Salah satu catatan penting dari konferensi ini adalah kesadaran kolektif untuk memperkuat diplomasi parlemen Islam dalam menghadapi dominasi narasi dari kekuatan global non-Muslim. Selama ini, diplomasi antarnegara terlalu banyak dibebani kepentingan eksekutif dan aktor negara besar. Dengan menguatkan dimensi legislatif, negara-negara Islam berupaya membangun ruang dialog yang lebih terbuka, representatif, dan responsif terhadap suara masyarakat. Forum seperti PUIC bisa menjadi arena penting dalam merumuskan strategi advokasi bersama atas nama keadilan, kemanusiaan, dan keberagaman budaya Islam.
Bagi Indonesia sendiri, pelaksanaan konferensi ini menegaskan kembali politik luar negeri yang bebas aktif, serta peran aktif dalam membangun peradaban dunia yang lebih adil. Dalam sejarahnya, Indonesia konsisten mendukung perjuangan Palestina, mendorong perdamaian di dunia Islam, serta memperjuangkan kemandirian ekonomi umat. Dalam forum seperti PUIC, semua itu diperkuat dengan kemitraan nyata, bukan hanya melalui pernyataan solidaritas.
Sebagai negara dengan populasi Muslim terbesar di dunia, Indonesia dapat memperkenalkan nilai-nilai seperti Pancasila, kebhinekaan, dan moderasi beragama sebagai model alternatif bagi dunia Islam yang plural.

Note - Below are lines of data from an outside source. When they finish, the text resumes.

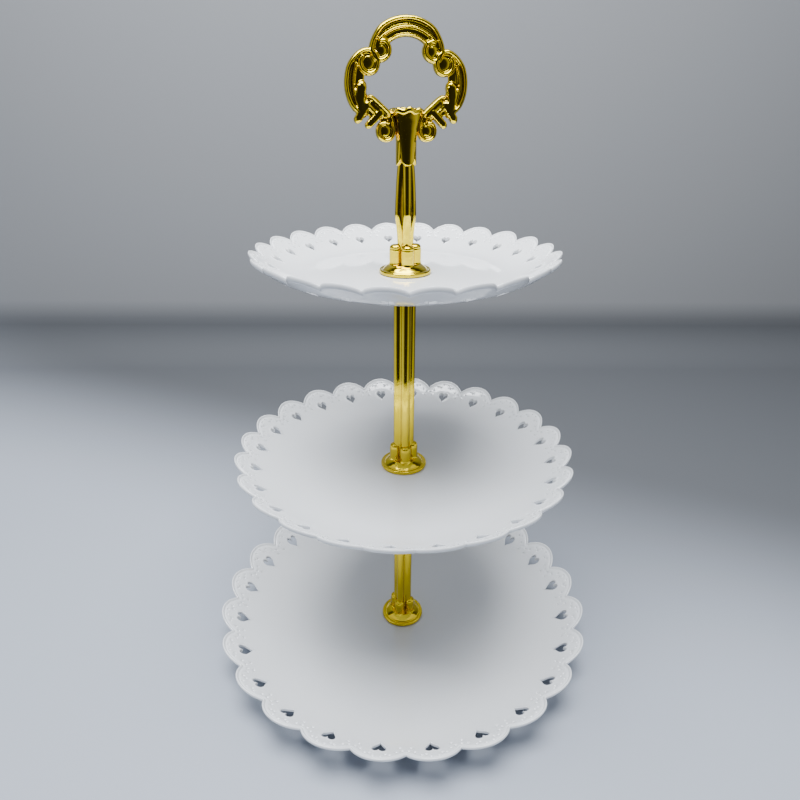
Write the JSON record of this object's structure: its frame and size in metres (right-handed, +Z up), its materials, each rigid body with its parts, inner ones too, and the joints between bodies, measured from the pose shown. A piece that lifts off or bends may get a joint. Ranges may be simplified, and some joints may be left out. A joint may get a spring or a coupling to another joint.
{
  "type": "tiered cake stand",
  "caption": "Tiered cake stand: scalloped glossy white plates with pierced hearts on a gold clustered column, with an openwork scroll ring to lift it by.",
  "frame": {"origin": "centre of the foot ring under the bottom plate, on the surface that the stand rests on", "axes": "+Z up along the column, -Y towards the viewer, +X to the viewer's right; the handle ring faces -Y, turned 12 degrees about Z"},
  "size_m": [0.2976, 0.2976, 0.4517],
  "materials": {
    "gold_plating": "polished gold plating on a zinc casting",
    "gloss_white": "glossy white moulded plastic",
    "clear_silicone": "translucent soft silicone",
    "insert_brass": "plain turned brass",
    "zinc_steel": "bright zinc-plated steel"
  },
  "bodies": {
    "base": {"plate_bottom": "gloss_white", "bottom_upper_washer": "clear_silicone", "bottom_lower_washer": "clear_silicone"},
    "lower_column": {"lower_column": "gold_plating", "lower_column_foot": "gold_plating", "lower_column_cap": "gold_plating", "lower_column_insert": "insert_brass", "lower_column_base_insert": "insert_brass"},
    "base_washer": {"base_washer": "zinc_steel"},
    "base_screw": {"base_screw": "zinc_steel"},
    "plate_middle": {"plate_middle": "gloss_white", "middle_upper_washer": "clear_silicone", "middle_lower_washer": "clear_silicone"},
    "middle_stud": {"middle_column_stud": "zinc_steel"},
    "middle_column": {"middle_column": "gold_plating", "middle_column_foot": "gold_plating", "middle_column_cap": "gold_plating", "middle_column_insert": "insert_brass"},
    "plate_top": {"plate_top": "gloss_white", "top_upper_washer": "clear_silicone", "top_lower_washer": "clear_silicone"},
    "handle_stud": {"handle_stud": "zinc_steel"},
    "handle": {"handle": "gold_plating", "handle_foot": "gold_plating"}
  },
  "joints": [
    {"name": "lower_column_swivel", "type": "hinge", "parent": "base", "child": "lower_column", "pos_m": [0, 0, 0.0104], "axis": [0, 0, 1], "continuous": true},
    {"name": "base_washer_drop", "type": "slide", "parent": "lower_column", "child": "base_washer", "axis": [0, 0, -1], "range_m": [0, 0.0016]},
    {"name": "base_screw_turn", "type": "hinge", "parent": "base_washer", "child": "base_screw", "pos_m": [0, 0, 0.005], "axis": [0, 0, -1], "range_deg": [0, 576]},
    {"name": "plate_middle_swivel", "type": "hinge", "parent": "lower_column", "child": "plate_middle", "pos_m": [0, 0, 0.1607], "axis": [0, 0, 1], "continuous": true},
    {"name": "middle_column_rise", "type": "slide", "parent": "lower_column", "child": "middle_stud", "axis": [0, 0, 1], "range_m": [0, 0.008]},
    {"name": "middle_column_turn", "type": "hinge", "parent": "middle_stud", "child": "middle_column", "pos_m": [0, 0, 0.1607], "axis": [0, 0, 1], "range_deg": [0, 2880]},
    {"name": "plate_top_swivel", "type": "hinge", "parent": "middle_column", "child": "plate_top", "pos_m": [0, 0, 0.3075], "axis": [0, 0, 1], "continuous": true},
    {"name": "handle_rise", "type": "slide", "parent": "middle_column", "child": "handle_stud", "axis": [0, 0, 1], "range_m": [0, 0.008]},
    {"name": "handle_turn", "type": "hinge", "parent": "handle_stud", "child": "handle", "pos_m": [0, 0, 0.3075], "axis": [0, 0, 1], "range_deg": [0, 2880]}
  ],
  "couplings": [
    {"joint": "base_screw_turn", "follows": "base_washer_drop", "rad_per_m": 6283.1},
    {"joint": "middle_column_turn", "follows": "middle_column_rise", "rad_per_m": 6283.1},
    {"joint": "handle_turn", "follows": "handle_rise", "rad_per_m": 6283.1}
  ]
}
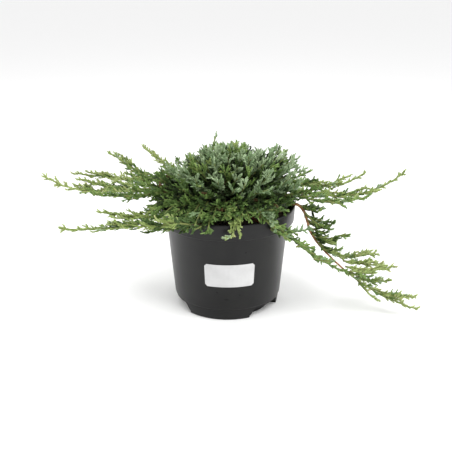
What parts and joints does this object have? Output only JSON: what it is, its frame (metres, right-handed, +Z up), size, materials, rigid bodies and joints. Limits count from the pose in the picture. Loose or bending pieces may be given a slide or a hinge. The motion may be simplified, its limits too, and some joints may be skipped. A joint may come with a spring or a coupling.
{
  "type": "creeping juniper in a nursery pot",
  "caption": "Low spreading creeping juniper in a round black nursery pot: a mound of cord-like foliage with long shoots reaching out past the rim and one spray hanging down its side.",
  "frame": {"origin": "centre of the pot's foot, on the plane the pot stands on", "axes": "+Z up along the pot's axis, -Y towards the front where the label is, +X to the right seen from the front"},
  "size_m": [0.5278, 0.3441, 0.25],
  "materials": {
    "pot": "matte black, slightly scuffed",
    "soil": "dark fibrous potting mix",
    "label": "matt white film",
    "bark": "thin flaking red-brown bark",
    "foliage": "scale leaves, blue-green to yellow-green"
  },
  "bodies": {
    "root": {"bough_back": "bark", "bough_back_left": "bark", "bough_back_right": "bark", "bough_front": "bark", "bough_front_left": "bark", "bough_front_right": "bark", "bough_left": "bark", "bough_right": "bark", "bough_right_hanging": "bark", "bough_right_rim": "bark", "bough_top_middle": "bark", "crown_back": "foliage", "crown_back_left": "foliage", "crown_back_right": "foliage", "crown_front": "foliage", "crown_front_left": "foliage", "crown_front_right": "foliage", "crown_left": "foliage", "crown_right": "foliage", "crown_top_left": "foliage", "crown_top_middle": "foliage", "crown_top_right": "foliage", "label": "label", "pot": "pot", "shoot_back_left": "foliage", "shoot_back_left_low": "foliage", "shoot_back_left_upper": "foliage", "shoot_back_long": "foliage", "shoot_back_low": "foliage", "shoot_back_right": "foliage", "shoot_back_right_low": "foliage", "shoot_front_left": "foliage", "shoot_front_left_long": "foliage", "shoot_front_left_low": "foliage", "shoot_front_right_fan": "foliage", "shoot_front_right_long": "foliage", "shoot_front_spray": "foliage", "shoot_hang_spray_lower": "foliage", "shoot_hang_spray_upper": "foliage", "shoot_hang_tuft": "foliage", "shoot_left_long": "foliage", "shoot_left_mid": "foliage", "shoot_left_under": "foliage", "shoot_left_upper": "foliage", "shoot_low_fan_back": "foliage", "shoot_low_fan_lower": "foliage", "shoot_low_fan_middle": "foliage", "shoot_low_fan_upper": "foliage", "shoot_low_leader": "foliage", "shoot_low_second": "foliage", "shoot_low_tuft": "foliage", "shoot_right_long": "foliage", "shoot_right_lower": "foliage", "shoot_right_upper": "foliage", "shoot_top_whip": "foliage", "soil": "soil", "stem": "bark"}
  },
  "joints": []
}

Keberhasilan Indonesia dalam menjaga harmoni antarumat beragama, meskipun belum sempurna, tetap menjadi inspirasi bagi banyak negara Islam yang tengah berjuang keluar dari konflik sektarian. Dalam konteks ini, konferensi PUIC di Indonesia menjadi panggung untuk menegaskan bahwa Islam dan demokrasi bisa berjalan beriringan, saling memperkuat, dan membentuk sistem sosial-politik yang adil.
Konferensi PUIC ke-19 juga menjadi ajang refleksi bagi negara-negara Islam untuk meninjau kembali posisi umat dalam percaturan global. Banyak negara Muslim yang memiliki potensi besar namun belum mampu menjadi aktor utama dalam tatanan dunia baru. Melalui forum ini, diskursus tentang masa depan dunia Islam diarahkan pada penguatan peran umat dalam menciptakan perdamaian global, keadilan ekonomi, dan ketahanan budaya. Indonesia, dengan segala kekuatan dan tantangannya, tampil sebagai pemimpin moral dan politik yang dapat menjadi penentu arah bagi kebangkitan umat Islam global.